-- The request --
Print out every line, exactly as written.

-- Records provided --

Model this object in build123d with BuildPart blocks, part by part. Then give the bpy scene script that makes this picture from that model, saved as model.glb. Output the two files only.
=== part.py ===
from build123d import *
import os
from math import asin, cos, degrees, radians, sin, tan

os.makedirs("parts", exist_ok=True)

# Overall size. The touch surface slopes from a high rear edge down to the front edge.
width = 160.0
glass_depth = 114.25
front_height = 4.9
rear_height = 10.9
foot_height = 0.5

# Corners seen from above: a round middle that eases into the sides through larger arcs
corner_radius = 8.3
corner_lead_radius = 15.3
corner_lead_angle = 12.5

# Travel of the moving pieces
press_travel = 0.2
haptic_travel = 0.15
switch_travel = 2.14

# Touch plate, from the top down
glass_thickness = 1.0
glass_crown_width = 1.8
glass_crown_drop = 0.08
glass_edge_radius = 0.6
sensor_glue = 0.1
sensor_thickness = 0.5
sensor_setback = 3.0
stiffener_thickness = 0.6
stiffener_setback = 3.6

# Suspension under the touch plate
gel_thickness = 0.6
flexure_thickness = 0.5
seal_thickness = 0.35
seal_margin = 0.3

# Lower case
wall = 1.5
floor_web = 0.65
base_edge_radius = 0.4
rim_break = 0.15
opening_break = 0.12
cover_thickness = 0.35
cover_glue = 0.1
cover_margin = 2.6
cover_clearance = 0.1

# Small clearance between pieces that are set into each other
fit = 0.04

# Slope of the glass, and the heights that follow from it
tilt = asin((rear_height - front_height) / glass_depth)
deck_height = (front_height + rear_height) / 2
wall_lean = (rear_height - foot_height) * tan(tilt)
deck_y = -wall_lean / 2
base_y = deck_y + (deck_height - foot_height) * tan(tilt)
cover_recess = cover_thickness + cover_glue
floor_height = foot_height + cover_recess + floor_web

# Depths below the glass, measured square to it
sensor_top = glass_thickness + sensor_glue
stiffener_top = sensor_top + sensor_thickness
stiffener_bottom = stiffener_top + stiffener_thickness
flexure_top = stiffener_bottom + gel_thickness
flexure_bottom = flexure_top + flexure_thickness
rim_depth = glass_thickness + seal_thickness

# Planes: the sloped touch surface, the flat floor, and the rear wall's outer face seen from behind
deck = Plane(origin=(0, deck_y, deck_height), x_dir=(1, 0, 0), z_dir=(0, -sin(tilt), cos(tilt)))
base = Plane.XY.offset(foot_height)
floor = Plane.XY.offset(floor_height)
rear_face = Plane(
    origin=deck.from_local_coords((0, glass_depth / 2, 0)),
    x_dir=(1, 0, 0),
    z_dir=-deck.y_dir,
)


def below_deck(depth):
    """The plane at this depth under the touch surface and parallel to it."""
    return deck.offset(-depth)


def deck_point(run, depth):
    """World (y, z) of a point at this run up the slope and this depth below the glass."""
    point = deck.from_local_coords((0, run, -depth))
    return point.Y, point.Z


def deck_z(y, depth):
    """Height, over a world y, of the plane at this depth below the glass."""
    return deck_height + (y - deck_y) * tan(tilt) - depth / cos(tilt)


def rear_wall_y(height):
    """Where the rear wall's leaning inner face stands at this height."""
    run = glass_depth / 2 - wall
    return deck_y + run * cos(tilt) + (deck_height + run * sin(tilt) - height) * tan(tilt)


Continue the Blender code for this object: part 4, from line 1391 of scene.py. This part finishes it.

-- Task answer --
Model this object in build123d with BuildPart blocks, part by part. Then give the bpy scene script that makes this picture from that model, saved as model.glb. Output the two files only.
=== part.py ===
from build123d import *
import os
from math import asin, cos, degrees, radians, sin, tan

os.makedirs("parts", exist_ok=True)

# Overall size. The touch surface slopes from a high rear edge down to the front edge.
width = 160.0
glass_depth = 114.25
front_height = 4.9
rear_height = 10.9
foot_height = 0.5

# Corners seen from above: a round middle that eases into the sides through larger arcs
corner_radius = 8.3
corner_lead_radius = 15.3
corner_lead_angle = 12.5

# Travel of the moving pieces
press_travel = 0.2
haptic_travel = 0.15
switch_travel = 2.14

# Touch plate, from the top down
glass_thickness = 1.0
glass_crown_width = 1.8
glass_crown_drop = 0.08
glass_edge_radius = 0.6
sensor_glue = 0.1
sensor_thickness = 0.5
sensor_setback = 3.0
stiffener_thickness = 0.6
stiffener_setback = 3.6

# Suspension under the touch plate
gel_thickness = 0.6
flexure_thickness = 0.5
seal_thickness = 0.35
seal_margin = 0.3

# Lower case
wall = 1.5
floor_web = 0.65
base_edge_radius = 0.4
rim_break = 0.15
opening_break = 0.12
cover_thickness = 0.35
cover_glue = 0.1
cover_margin = 2.6
cover_clearance = 0.1

# Small clearance between pieces that are set into each other
fit = 0.04

# Slope of the glass, and the heights that follow from it
tilt = asin((rear_height - front_height) / glass_depth)
deck_height = (front_height + rear_height) / 2
wall_lean = (rear_height - foot_height) * tan(tilt)
deck_y = -wall_lean / 2
base_y = deck_y + (deck_height - foot_height) * tan(tilt)
cover_recess = cover_thickness + cover_glue
floor_height = foot_height + cover_recess + floor_web

# Depths below the glass, measured square to it
sensor_top = glass_thickness + sensor_glue
stiffener_top = sensor_top + sensor_thickness
stiffener_bottom = stiffener_top + stiffener_thickness
flexure_top = stiffener_bottom + gel_thickness
flexure_bottom = flexure_top + flexure_thickness
rim_depth = glass_thickness + seal_thickness

# Planes: the sloped touch surface, the flat floor, and the rear wall's outer face seen from behind
deck = Plane(origin=(0, deck_y, deck_height), x_dir=(1, 0, 0), z_dir=(0, -sin(tilt), cos(tilt)))
base = Plane.XY.offset(foot_height)
floor = Plane.XY.offset(floor_height)
rear_face = Plane(
    origin=deck.from_local_coords((0, glass_depth / 2, 0)),
    x_dir=(1, 0, 0),
    z_dir=-deck.y_dir,
)


def below_deck(depth):
    """The plane at this depth under the touch surface and parallel to it."""
    return deck.offset(-depth)


def deck_point(run, depth):
    """World (y, z) of a point at this run up the slope and this depth below the glass."""
    point = deck.from_local_coords((0, run, -depth))
    return point.Y, point.Z


def deck_z(y, depth):
    """Height, over a world y, of the plane at this depth below the glass."""
    return deck_height + (y - deck_y) * tan(tilt) - depth / cos(tilt)


def rear_wall_y(height):
    """Where the rear wall's leaning inner face stands at this height."""
    run = glass_depth / 2 - wall
    return deck_y + run * cos(tilt) + (deck_height + run * sin(tilt) - height) * tan(tilt)


Continue the Blender code for this object: part 4, from line 1391 of scene.py. This part finishes it.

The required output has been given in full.